I am reading a book called Making sense of IBS. There is a case study which you could benefit from. Another person had been on a diet of just 2-3 things for a long time. Slowly and gradually, she introduced more foods into the diet each week, beginning with the easiest foods that are generally good for most people. This was done AFTER a large number of tests (Celiac, Lactose, CBC, ESR etc) were okay. I don't remember if there was a test for SIBO.

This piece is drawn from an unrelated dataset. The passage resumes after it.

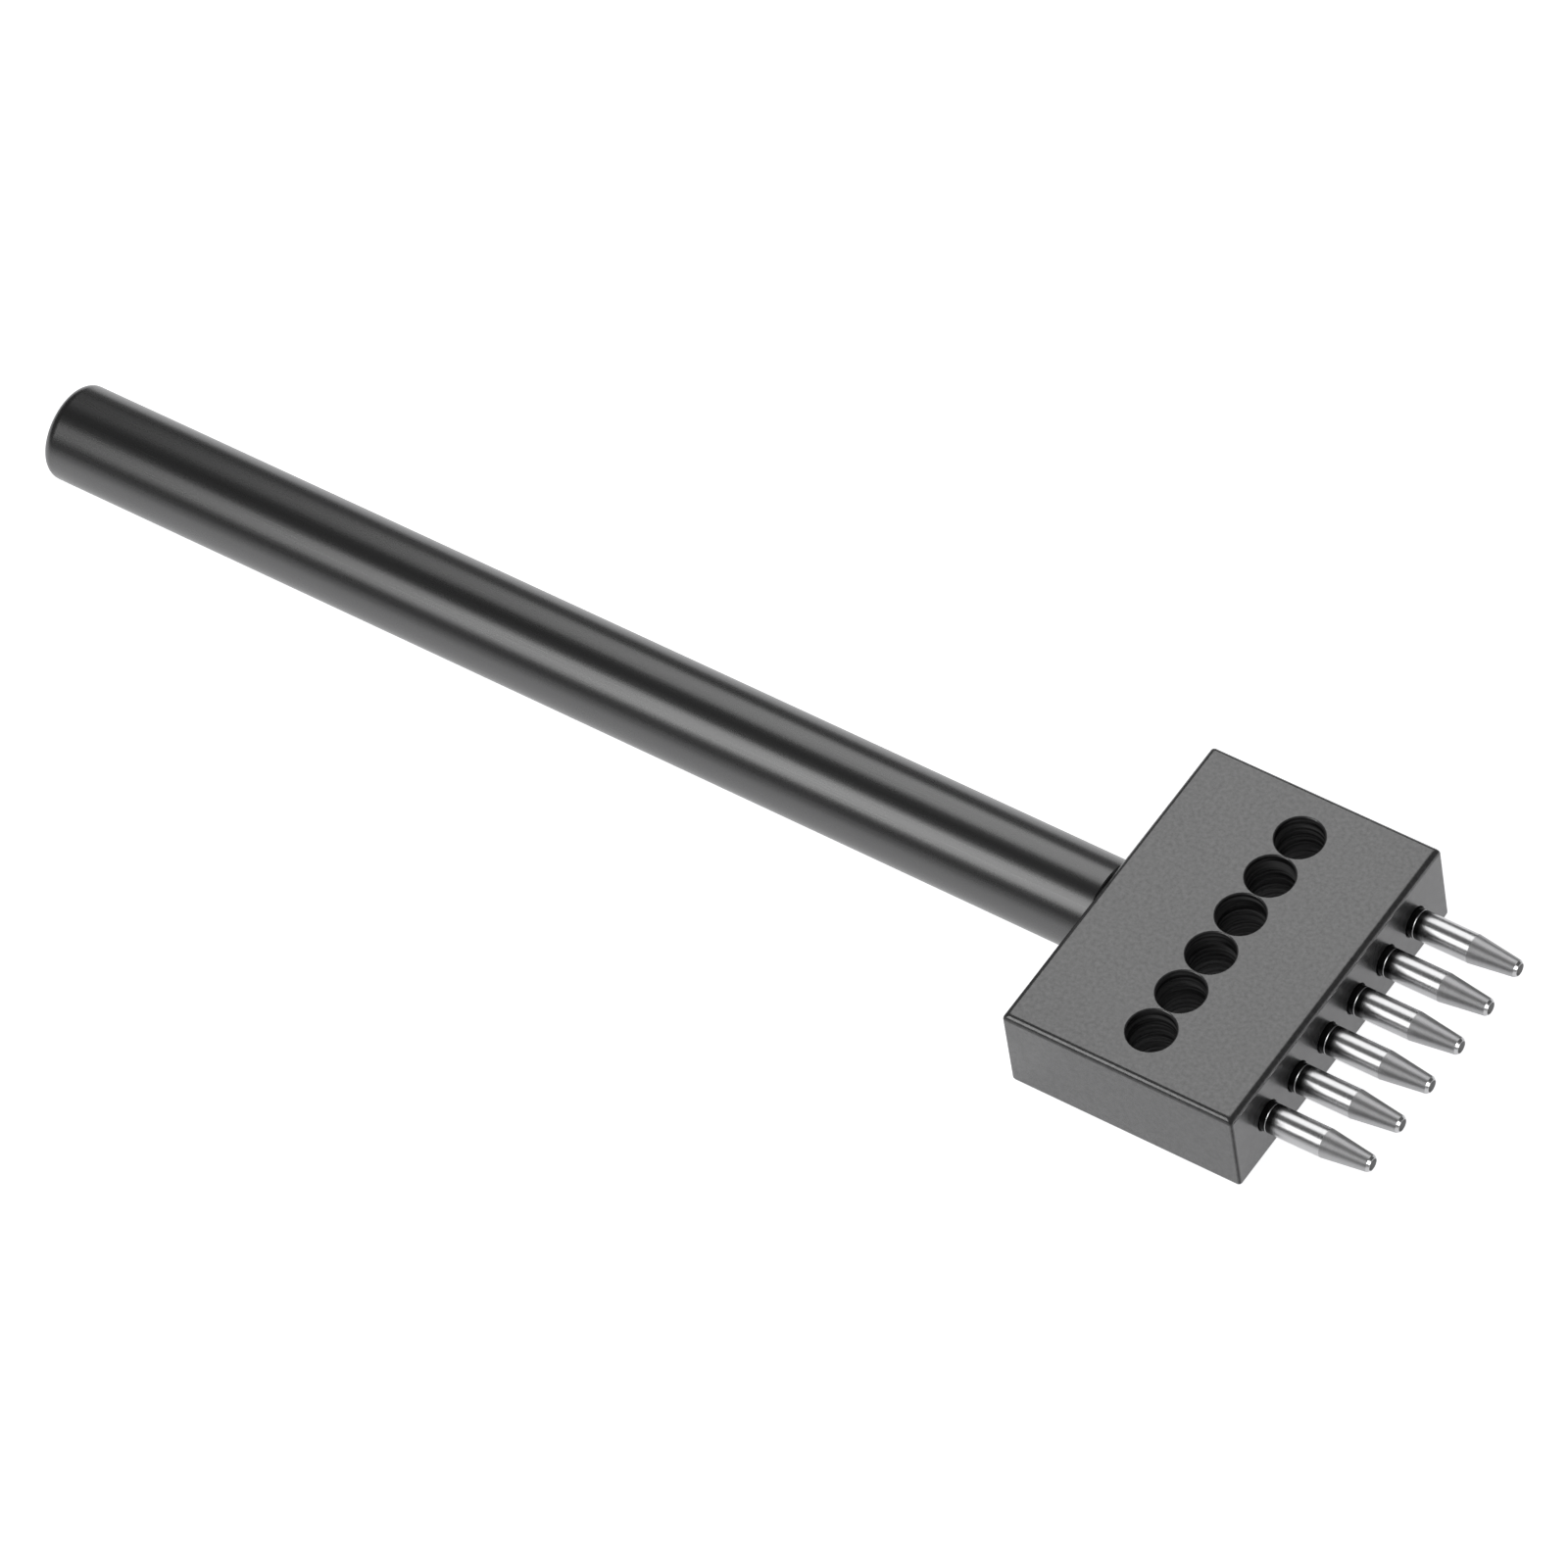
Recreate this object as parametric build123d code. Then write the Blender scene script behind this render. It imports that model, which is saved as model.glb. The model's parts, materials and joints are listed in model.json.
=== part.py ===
from build123d import *
import os

# Six-prong round-hole leather iron with screw-in punch tubes, lying flat. Millimetres.
# +X runs along the tool, from the struck end of the handle to the cutting tips.
# +Z points up, out of the head face that carries the waste ports.
# The origin is the centre of the tool's footprint, on the plane that it rests on.

# Row of prongs
PRONG_COUNT = 6
PRONG_PITCH = 5.0

# Head
HEAD_LENGTH = 24.9
HEAD_WIDTH = 35.5
HEAD_THICKNESS = 10.0
HEAD_RIM_RADIUS = 0.65
HEAD_CORNER_RADIUS = 0.35

# Waste ports, drilled through the head from face to face
PORT_DIAMETER = 4.7
PORT_FROM_BACK = 12.9
PORT_RIM_CHAMFER = 0.18

# Handle
HANDLE_DIAMETER = 9.7
HANDLE_LENGTH = 119.2
HANDLE_END_RADIUS = 1.2
HANDLE_ROOT_CHAMFER = 0.15
TENON_DIAMETER = 6.0
TENON_LENGTH = 8.5
TENON_SOCKET_DEPTH = 9.0
TENON_END_CHAMFER = 0.5

# Punch tubes: a threaded shank, a straight barrel, a ground cone and a short cutting bevel
TUBE_DIAMETER = 2.9
TUBE_REACH = 11.3
TUBE_STRAIGHT = 6.4
TUBE_SHANK = 9.0
TUBE_BORE = 1.2
TIP_DIAMETER = 1.74
TIP_BEVEL_LENGTH = 0.25
TIP_EDGE_WALL = 0.08
RELIEF_BORE = 1.6
RELIEF_FROM_TIP = 6.0
SHANK_END_CHAMFER = 0.2

# Fits
THREAD_CLEARANCE = 0.05
TENON_CLEARANCE = 0.03
SOCKET_MOUTH_CHAMFER = 0.1

# Places along the tool
TOTAL_LENGTH = HANDLE_LENGTH + HEAD_LENGTH + TUBE_REACH
TIP_X = TOTAL_LENGTH / 2
PRONG_FACE_X = TIP_X - TUBE_REACH
HEAD_BACK_X = PRONG_FACE_X - HEAD_LENGTH
HANDLE_END_X = HEAD_BACK_X - HANDLE_LENGTH
PORT_X = HEAD_BACK_X + PORT_FROM_BACK
AXIS_Z = HEAD_THICKNESS / 2


def rod(start_x, end_x, radius, y=0.0):
    """A plain round bar along X at the tool's mid thickness."""
    length = end_x - start_x
    return Pos((start_x + end_x) / 2, y, AXIS_Z) * Rot(0, 90, 0) * Cylinder(radius, length)


def countersink(mouth_x, bore_radius, size, y=0.0):
    """A cone that breaks the mouth of a hole that opens towards +X."""
    cone = Cone(bore_radius, bore_radius + size, size)
    return Pos(mouth_x - size / 2, y, AXIS_Z) * Rot(0, 90, 0) * cone


def prong_ys():
    """The prongs' places across the head, from the +Y side to the -Y side."""
    first = (PRONG_COUNT - 1) / 2 * PRONG_PITCH
    return [first - i * PRONG_PITCH for i in range(PRONG_COUNT)]


def waste_port(y):
    """A hole through the head along Z, with both rims broken by a small chamfer."""
    radius = PORT_DIAMETER / 2
    chamfer_height = PORT_RIM_CHAMFER
    hole = Pos(PORT_X, y, AXIS_Z) * Cylinder(radius, HEAD_THICKNESS)
    top_rim = Cone(radius, radius + PORT_RIM_CHAMFER, chamfer_height)
    bottom_rim = Cone(radius + PORT_RIM_CHAMFER, radius, chamfer_height)
    hole += Pos(PORT_X, y, HEAD_THICKNESS - chamfer_height / 2) * top_rim
    hole += Pos(PORT_X, y, chamfer_height / 2) * bottom_rim
    return hole


def tube_socket(y):
    """A screw hole from the prong face into the waste port behind it."""
    radius = TUBE_DIAMETER / 2 + THREAD_CLEARANCE
    hole = rod(PORT_X, PRONG_FACE_X, radius, y)
    return hole + countersink(PRONG_FACE_X, radius, SOCKET_MOUTH_CHAMFER, y)


def tenon_socket():
    """A blind hole in the middle of the head's back face."""
    radius = TENON_DIAMETER / 2 + TENON_CLEARANCE
    return rod(HEAD_BACK_X, HEAD_BACK_X + TENON_SOCKET_DEPTH, radius)


def rounded_block():
    """The head's plain block, with crisp upright corners and softer top and bottom rims."""
    block = Box(HEAD_LENGTH, HEAD_WIDTH, HEAD_THICKNESS)
    block = fillet(block.edges().filter_by(Axis.Z), HEAD_CORNER_RADIUS)
    by_height = block.edges().group_by(Axis.Z)
    block = fillet(by_height[0] + by_height[-1], HEAD_RIM_RADIUS)
    return Pos(HEAD_BACK_X + HEAD_LENGTH / 2, 0, AXIS_Z) * block


def build_head():
    """The block that holds the handle and the row of tubes."""
    head = rounded_block()
    for y in prong_ys():
        head -= waste_port(y)
        head -= tube_socket(y)
    return head - tenon_socket()


def build_handle():
    """The round bar that is held and struck, with the tenon that enters the head."""
    bar = rod(HANDLE_END_X, HEAD_BACK_X, HANDLE_DIAMETER / 2)
    ends = bar.edges().filter_by(GeomType.CIRCLE).sort_by(Axis.X)
    bar = fillet(ends[0], HANDLE_END_RADIUS)
    ends = bar.edges().filter_by(GeomType.CIRCLE).sort_by(Axis.X)
    bar = chamfer(ends[-1], HANDLE_ROOT_CHAMFER)
    tenon = rod(HEAD_BACK_X, HEAD_BACK_X + TENON_LENGTH, TENON_DIAMETER / 2)
    ends = tenon.edges().filter_by(GeomType.CIRCLE).sort_by(Axis.X)
    tenon = chamfer(ends[-1], TENON_END_CHAMFER)
    return bar + tenon


def build_tube(y):
    """One hollow punch tube, turned about its own axis."""
    outer = TUBE_DIAMETER / 2
    bore = TUBE_BORE / 2
    relief = RELIEF_BORE / 2
    rear_x = PRONG_FACE_X - TUBE_SHANK
    bevel_x = TIP_X - TIP_BEVEL_LENGTH
    relief_x = TIP_X - RELIEF_FROM_TIP
    step = relief - bore
    outline = [
        (rear_x, relief),
        (rear_x, outer - SHANK_END_CHAMFER),
        (rear_x + SHANK_END_CHAMFER, outer),
        (PRONG_FACE_X + TUBE_STRAIGHT, outer),
        (bevel_x, TIP_DIAMETER / 2),
        (TIP_X, bore + TIP_EDGE_WALL),
        (TIP_X, bore),
        (relief_x + step, bore),
        (relief_x, relief),
    ]
    profile = make_face(Polyline(outline, close=True))
    return Pos(0, y, AXIS_Z) * revolve(profile, Axis.X, 360)


os.makedirs("parts", exist_ok=True)
export_step(build_handle(), "parts/handle.step")
export_step(build_head(), "parts/head.step")
for number, place in enumerate(prong_ys(), start=1):
    export_step(build_tube(place), f"parts/punch_tube_{number}.step")
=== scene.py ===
import json
import math

import bmesh
import bpy
import numpy as np
from mathutils import Matrix, Quaternion, Vector


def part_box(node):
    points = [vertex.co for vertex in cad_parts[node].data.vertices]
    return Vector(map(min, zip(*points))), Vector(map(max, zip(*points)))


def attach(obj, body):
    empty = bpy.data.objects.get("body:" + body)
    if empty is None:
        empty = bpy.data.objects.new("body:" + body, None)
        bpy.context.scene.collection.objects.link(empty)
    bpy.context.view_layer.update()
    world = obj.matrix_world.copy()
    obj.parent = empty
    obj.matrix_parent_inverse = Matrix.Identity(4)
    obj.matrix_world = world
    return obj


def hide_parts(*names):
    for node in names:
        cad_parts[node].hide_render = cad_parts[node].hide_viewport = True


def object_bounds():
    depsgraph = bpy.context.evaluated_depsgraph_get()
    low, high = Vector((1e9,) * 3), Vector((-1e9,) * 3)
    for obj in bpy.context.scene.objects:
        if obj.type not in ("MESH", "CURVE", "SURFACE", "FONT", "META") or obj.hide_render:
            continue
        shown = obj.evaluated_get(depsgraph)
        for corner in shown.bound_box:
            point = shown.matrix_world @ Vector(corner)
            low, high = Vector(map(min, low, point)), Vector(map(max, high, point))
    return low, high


# Looks of a six-prong round-hole leather iron with screw-in punch tubes.
# Metres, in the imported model's own frame: +X runs towards the cutting tips, +Z points up.

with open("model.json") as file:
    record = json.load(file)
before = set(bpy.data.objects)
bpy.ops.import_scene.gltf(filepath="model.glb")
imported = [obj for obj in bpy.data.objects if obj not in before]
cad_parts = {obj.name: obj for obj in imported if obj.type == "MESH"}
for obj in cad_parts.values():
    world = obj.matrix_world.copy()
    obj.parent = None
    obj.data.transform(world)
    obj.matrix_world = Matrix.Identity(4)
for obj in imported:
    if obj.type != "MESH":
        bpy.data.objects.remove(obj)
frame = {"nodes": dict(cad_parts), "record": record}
cad_low, cad_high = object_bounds()

MM = 0.001
TAU = 2 * math.pi

# ---------------------------------------------------------------- places, from the frame

TUBES = sorted(node for node in frame["nodes"] if node.startswith("punch_tube_"))
BODIES = frame["record"]["behaviour"]["bodies"]
BODY_OF = {node: body for body, nodes in BODIES.items() for node in nodes}

head_low, head_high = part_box("head")
handle_low, handle_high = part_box("handle")
tube_low, tube_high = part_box(TUBES[0])

AXIS_Z = (head_low.z + head_high.z) / 2
HEAD_BACK_X, PRONG_FACE_X = head_low.x, head_high.x
HANDLE_END_X, TENON_END_X = handle_low.x, handle_high.x
HANDLE_RADIUS = (handle_high.y - handle_low.y) / 2
TUBE_RADIUS = (tube_high.y - tube_low.y) / 2
TUBE_REAR_X, TIP_X = tube_low.x, tube_high.x
PRONG_YS = [(low.y + high.y) / 2 for low, high in map(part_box, TUBES)]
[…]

She reported that she could eat many more things and the problems of IBS, except a bit of bloating were resolved. So, maybe you could research this and try this approach and see how it goes. Take help from a doctor if need be.


----------



## aadhi (Jan 4, 2014)

Thanks for the information. I read the book "Eating for IBS" by heather. I will read the book you mentioned and hopefully i get some change soon.


----------